A restaurant's signature truffle fries might be incredible, but consumers care about the dining environment perhaps even more. This is evidenced by the fact that one of their favorite places to take pictures in a restaurant isn’t the table or booth — it's the bathroom. Some restaurants are renovating their bathrooms specifically for this reason, and Eater has even compiled a list of where the best toilet ‘grams can be found in major American cities.
Delivering an Unforgettable Experience
If you want to offer an unforgettable experience to diners, you can do more than add a chandelier over your commode. Every aspect of the dining experience should tie back to your restaurant's story — your food is more than just food, and it should give diners something to talk about. Here are a few concrete ways to deliver a memorable experience:
1. Highlight the Story
Millennials are much more concerned with the story behind their products than their parents and grandparents were. In the age of globalization, they have a new awareness of how those products reach them.
Modern consumers want to know the origins of your stromboli recipe. They’re curious about how you decided to open a Greek restaurant in a Vietnamese neighborhood. They appreciate the fact that you tell them where their fish was caught.
Diners today don’t have to look hard to find interesting food experiences, which is why your story can be a differentiator. Your story adds to the flavor of the food you serve, so share it — whether that’s on social media, on your menu, or on a chalkboard outside your kitchen.
2. Make it Worth Talking About
When people eat Boston’s best ice cream or stumble across San Antonio’s tastiest tortillas, they talk about it — and social media has only amplified the impact of their reviews. They share their experience not just for their satisfaction but also as a way to contribute to their networks.
Be responsive to the feedback your customers provide, and try to engage with them through whatever platforms you can. Their opinions may only be opinions, but you can bet they will share those thoughts with other customers. Try to make that a good thing for your business.

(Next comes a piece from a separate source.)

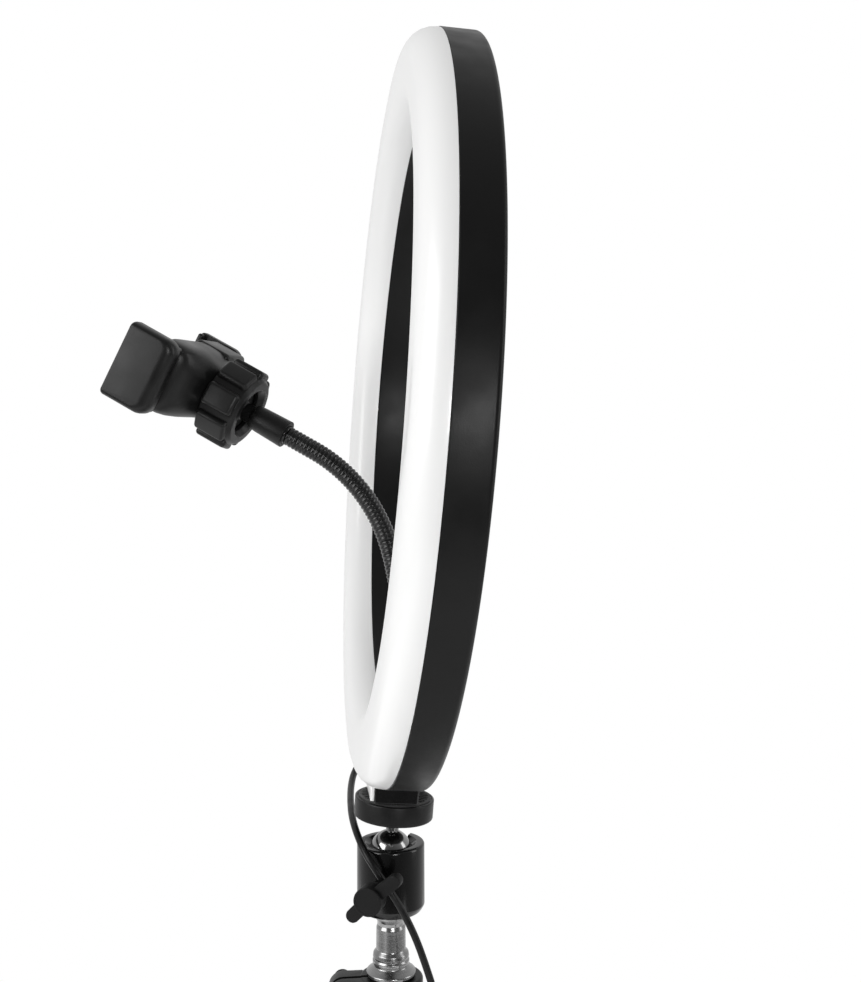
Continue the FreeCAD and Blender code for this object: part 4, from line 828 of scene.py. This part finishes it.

3. Focus on Sustainability
The rise of “conscious capitalism” and heightened awareness about the impact humans have on the natural environment has made sustainability one of the most important issues of the Millennial generation. Eco-friendly cars, reusable shopping bags, and paper straws aren’t just popping up by coincidence; they are the result of increasing consumer demand for products that minimize environmental harm.
Modern consumers demand the same thing when it comes to food. Locally sourced ingredients may be more expensive for you to obtain, but your consumers are willing to spend more to eat them — 73 percent of Millennials are willing to pay more for sustainable goods, according to a Nielsen survey. Look for ways to make your supply chain more efficient and more sustainable; and when you make progress, talk about it! Your customers aren’t asking for perfection, but they will reward you for transparency.
Focus on the three areas above, and continuously seek ways to evolve. Not every new initiative will appeal to your customers, but innovation and creativity are paramount in the modern food industry. The work of a restaurateur is never easy, but it’s the experience that counts.